Questionada sobre o motivo que levou a que esta norma da reforma do Código Civil de 2008 não fosse aplicada, Joana Pinto Coelho justificou que se deveu “à formulação da norma jurídica”, em que “é difícil” fazer a comprovação dos factos, alegando também dificuldades na “fórmula de cálculo” do montante a atribuir. Admitiu poderem existir outras razões, mas não as quis aprofundar.
“Congratulamo-nos muito com a questão da valorização do trabalho doméstico no que respeita ao cuidado e educação com os filhos e com a não consideração do trabalho doméstico como uma obrigação natural das mulheres”, realçou a dirigente da APMJ, associação que é presidida pela juíza conselheira Teresa Féria.
Apesar do acórdão do STJ agora divulgado sobre a matéria “não criar precedente”, nem vincular os tribunais, serve, conforme explicou Joana Pinto Coelho, como “orientação jurisprudencial”, sendo que “todas as decisões [judiciais] futuras possam ser confrontadas com esta [do STJ]”.
Reconheceu que pode “vir a existir oposição de acórdãos” caso se verifique uma decisão judicial contrária, mas perante esta oposição de acórdão pode-se pedir a uniformização de jurisprudência sobre a matéria.
Além disso, a decisão agora tomada pelo STJ pode ser utilizada como “fundamentação em ações do género” que entrem nos tribunais.
No caso agora analisado pelo STJ, a mulher pedia, no mínimo, 240 mil euros, mas, na primeira instância, o Tribunal de Barcelos considerou que não havia lugar ao pagamento de qualquer quantia pelo trabalho doméstico da mulher.
A mulher recorreu para a Relação de Guimarães, que lhe deu razão, fixando a indemnização em 60.782 euros, tendo sido relator desta decisão Filipe Caroço.
O homem recorreu para o STJ, que confirmou a decisão da Relação. Foi relator do acórdão no STJ o juiz conselheiro João Cura Mariano.
O STJ refere que, em situações de evidente desequilíbrio, “não é possível considerar que a prestação do trabalho doméstico e os cuidados, acompanhamento e educação dos filhos correspondem, respetivamente, a uma obrigação natural e ao cumprimento de um dever”.

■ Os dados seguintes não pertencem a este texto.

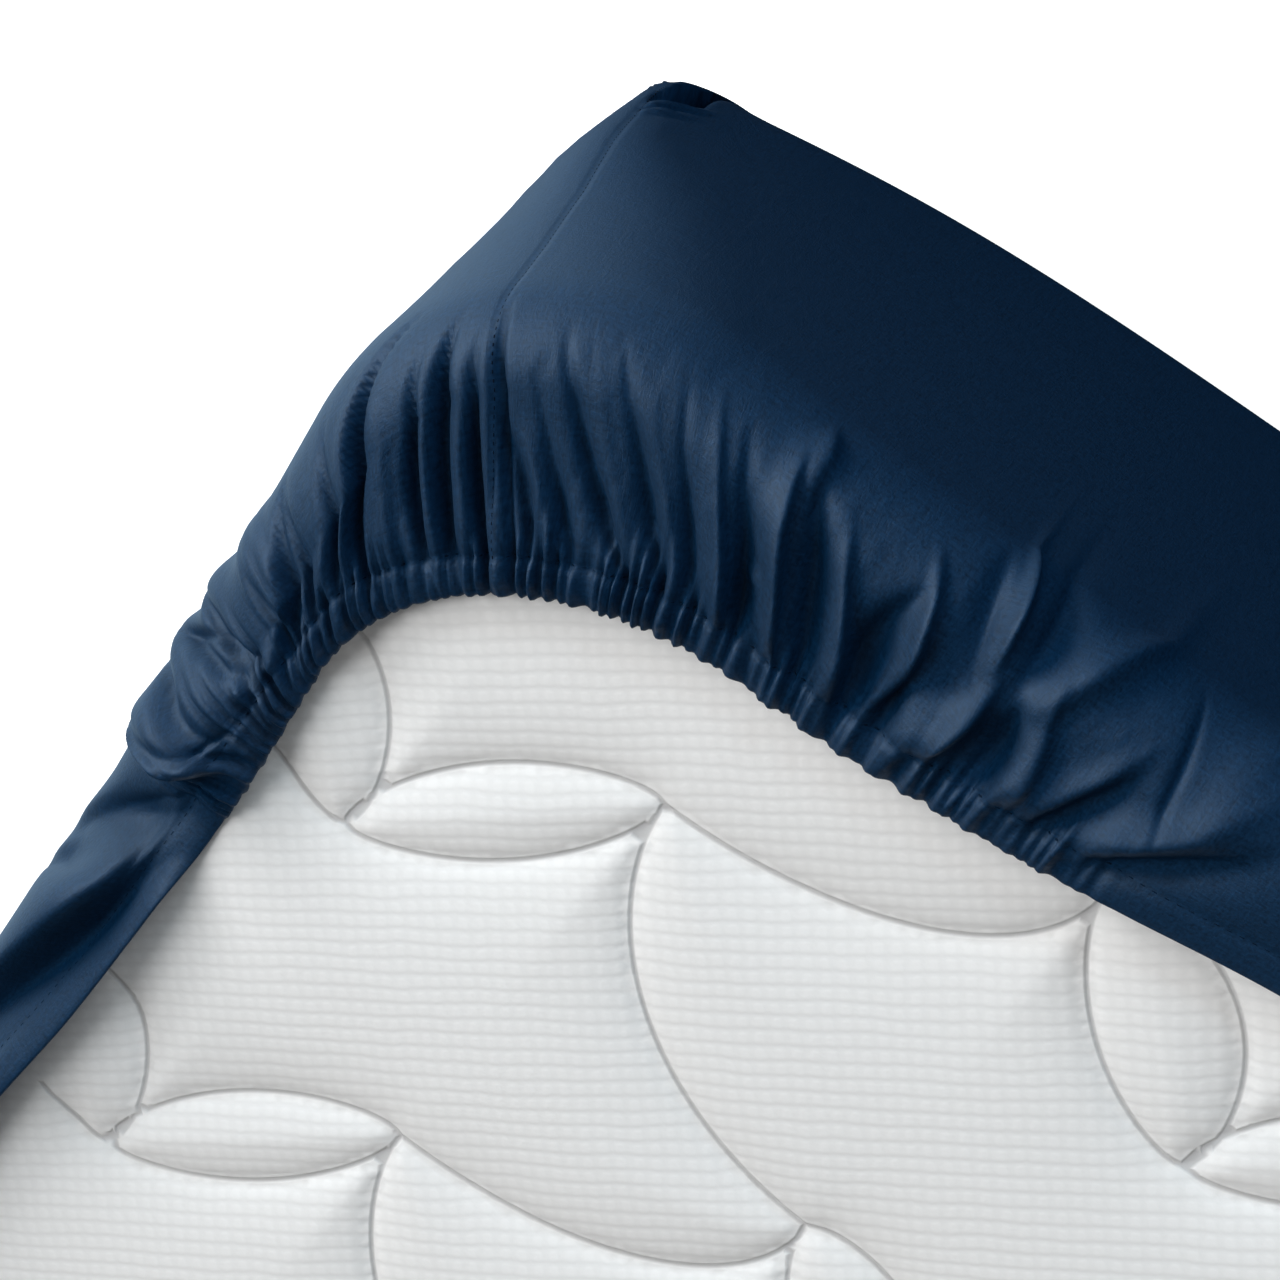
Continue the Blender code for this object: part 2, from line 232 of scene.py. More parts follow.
# the view corner's folds: the stages where a fold starts and ends, its run at the start, halfway and at the end, its
# height (valleys are below zero), how wide it is before and after its line, the share of its height left at the end,
# how far its crest leans over, as a share of its height, and the share of its climb over which it grows to full height
foldColumns = ("start", "end", "top", "middle", "last", "height", "before", "after", "left", "lean", "grow")
viewFolds = [
    # before the seam: narrow valleys between flat ridges
    (2.10, 4.0, -158, -150, -149, -5.0, 1.6, 3.4, 0.3, 0, 0.3),
    (2.10, 3.4, -147, -136, -126, -4.5, 1.5, 3.2, 0, 0, 0.3),
    (2.10, 4.0, -131, -127, -123, -5.0, 1.6, 3.2, 0.3, 0, 0.3),
    (2.10, 3.5, -152, -128, -116, -2.6, 1.4, 2.2, 0, 0, 0.4),
    (2.10, 3.6, -172, -160, -136, -3.4, 1.6, 2.6, 0, 0, 0.4),
    (2.55, 4.0, -108, -108, -111, -4.0, 2.2, 3, 0.3, 0, 0.5),
    (2.30, 4.0, -80, -98, -102, -6.0, 3, 4, 0.5, 0, 0.5),
    (2.50, 4.0, -86, -110, -117, 2.5, 5, 3, 0.3, 0.2, 0.5),
    (2.35, 4.0, -81, -88, -91, -4.0, 2.2, 2.8, 0.4, 0, 0.5),
    (2.40, 4.0, -56, -69, -70, -4.5, 1.8, 2.4, 0.4, 0, 0.6),
    (2.50, 4.0, -62, -78, -79, 2.5, 5, 4, 0.3, 0.2, 0.5),
    (2.30, 4.0, -29, -62, -58, 3.0, 5, 2.6, 0.5, 0.1, 0.5),
    (2.20, 4.0, -21, -54.5, -50, -8.0, 2.8, 2.4, 0.7, 0, 0.4),
    (2.50, 4.0, -33, -42, -38, 2.0, 5, 4, 0.3, 0, 0.6),
    (2.45, 4.0, -16, -30, -24, -6.5, 1.7, 2.0, 0.6, 0, 0.6),
    (2.60, 4.0, -19, -25, -20, 1.8, 3, 2.5, 0.3, 0.2, 0.5),
    (2.35, 4.0, -8, -19, -15, -8.0, 2.0, 2.2, 0.7, 0, 0.45),
    (2.60, 4.0, -7, -12, -7, 1.5, 3.5, 3, 0.3, 0.2, 0.5),
    (2.55, 4.0, -2, -7.5, -1.5, -6.5, 1.5, 1.9, 0.6, 0, 0.6),
    # the valley beside the seam, and the soft ones after it
    (2.30, 3.9, 3.0, 2.6, 8, -4.0, 0.9, 1.3, 0.5, 0, 0.4),
    (2.60, 4.0, -2.4, -2.2, 0, 1.4, 2, 2.2, 0.5, 0, 0.5),
    (3.05, 4.0, 2, 10, 17, -5.0, 2.4, 3.4, 0.6, 0, 0.5),
    (3.10, 4.0, 10, 17, 27, 2.0, 5, 2.6, 0.4, 0.2, 0.5),
    (2.75, 4.0, 12, 20, 36, -4.5, 2.2, 3.6, 0.6, 0, 0.9),
    (2.45, 4.0, 22, 30, 59, -6.0, 3, 4, 0.6, 0, 0.9),
    (2.60, 4.0, 34, 40, 63, 1.4, 6, 4, 0.4, 0.2, 0.9),
    (2.45, 4.0, 37, 50, 70, -5.5, 3.4, 4.4, 0.6, 0, 0.9),
    (2.60, 4.0, 48, 60, 76, 1.8, 6, 3, 0.4, 0.2, 0.9),
    (2.50, 4.0, 59, 67, 79, -5.0, 2.8, 3.6, 0.5, 0, 0.9),
    # the large ridges of the long side, each with the valley in its shade
    (2.45, 4.0, 68, 80, 88, 5.5, 6, 2.2, 0.4, 0.3, 0.8),
    (2.50, 4.0, 79, 88, 95, -6.0, 2.6, 7, 0.6, 0, 0.7),
    (2.45, 4.0, 97, 101, 113, 7.5, 7, 2.2, 0.3, 0.35, 0.5),
    (2.40, 4.0, 101, 112, 121, -6.5, 3, 5, 0.6, 0, 0.5),
    (2.20, 2.85, 102, 103, 104, 3.0, 5, 2.5, 0, 0.3, 0.5),
    (2.60, 4.0, 114, 127, 135, 6.5, 6, 2.4, 0.35, 0.35, 0.6),
    (2.60, 4.0, 150, 137, 142, -7.5, 4.5, 6, 0.6, 0, 0.6),
    (2.45, 3.75, 138, 150, 145, 6.0, 3.2, 2.2, 0, 0.3, 0.5),
    (3.10, 4.0, 150, 152, 155, -5.0, 2.6, 3.4, 0.4, 0, 0.5),
    (2.10, 3.20, 156, 161, 168, -3.5, 5, 2.0, 0, 0, 0.6),
    (1.75, 3.06, 158, 165, 171, 6.5, 2.3, 1.7, 0, 0.2, 0.85),
    (2.90, 4.0, 172, 169, 160, 7.0, 5, 2.6, 0.35, 0.3, 0.45),
    (1.75, 3.20, 168, 175, 176, -6.5, 3, 7, 0, 0, 0.8),
    (1.70, 3.25, 202, 191, 175, 5.5, 7, 5, 0, 0.2, 0.7),
    (2.85, 4.0, 177, 180, 175, -7.0, 4.5, 3, 0.6, 0, 0.5),
    (2.65, 4.0, 181, 188, 184, 6.0, 6, 3.4, 0.3, 0.3, 0.6),
    (2.60, 4.0, 212, 200, 190, 3.5, 5, 2.4, 0.3, 0.2, 0.6),
    (2.75, 4.0, 213, 203, 193, -5.0, 2.2, 6, 0.4, 0, 0.6),
    (2.10, 3.45, 209, 216, 221, -1.6, 1.0, 1.2, 0, 0, 0.5),
    (2.10, 3.45, 205, 212, 217, 0.6, 6, 3, 0, 0, 0.5),
    (2.35, 4.0, 245, 223, 200, 6.0, 8, 6, 0.3, 0.2, 0.8),
    (2.50, 4.0, 256, 231, 204, -5.0, 5, 9, 0.4, 0, 0.7),
    (1.60, 4.0, 236, 231, 222, 6.5, 14, 46, 0.6, 0, 0.6),
    # the cloth that hangs over past the end of the elastic, and the hollow under it
    (2.02, 4.0, -178, -161, -162, 10.5, 4.5, 15, 0.35, -0.6, 0.45),
    (2.02, 4.0, -218, -187, -178, -14.0, 11, 5, 0.7, 0, 0.3),
    (2.10, 3.1, -232, -208, -194, -5.0, 4, 5, 0, 0, 0.4),
]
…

“Desde há muito que a exigência de igualdade é inerente à ideia de justiça, pelo que não é possível considerar que a realização da totalidade ou de grande parte do trabalho doméstico de uma casa, onde vive um casal em união de facto, por apenas um dos membros da união de facto, corresponda ao cumprimento de uma obrigação natural, fundada num dever de justiça”, descreve o acórdão.
“Pelo contrário, tal dever reclama uma divisão de tarefas o mais igualitária possível, sem prejuízo da possibilidade de os membros dessa relação livremente acordarem que um deles não contribua com a prestação de trabalho doméstico, na lógica de uma especialização dos contributos de cada um”, acrescenta.
O STJ sublinha que “o trabalho doméstico, embora continue a ser estranhamente invisível para muitos, tem obviamente um valor económico e traduz-se num enriquecimento enquanto poupança de despesas”.
No caso, provou-se que. ao longo dos quase 30 anos em que o homem e mulher viveram juntos, foi ela quem tratou e cuidou da casa e preparou as refeições do companheiro.
Por isso, o STJ diz que é correta a opção de ponderação desta realidade na contabilização das contribuições da mulher na aquisição do património pertencente ao companheiro.
Para o STJ, é igualmente contabilizável o trabalho despendido na educação e no acompanhamento dos filhos, desde que seja realizado exclusiva ou essencialmente por um dos elementos do casal.
Para fixar o valor do trabalho doméstico, o tribunal adotou como critério o salário mínimo nacional, multiplicado por 12 meses, durante os anos de vivência em comum.
Ao total, retirou um terço, considerando a necessidade de afetação de parte desse valor às despesas da mulher.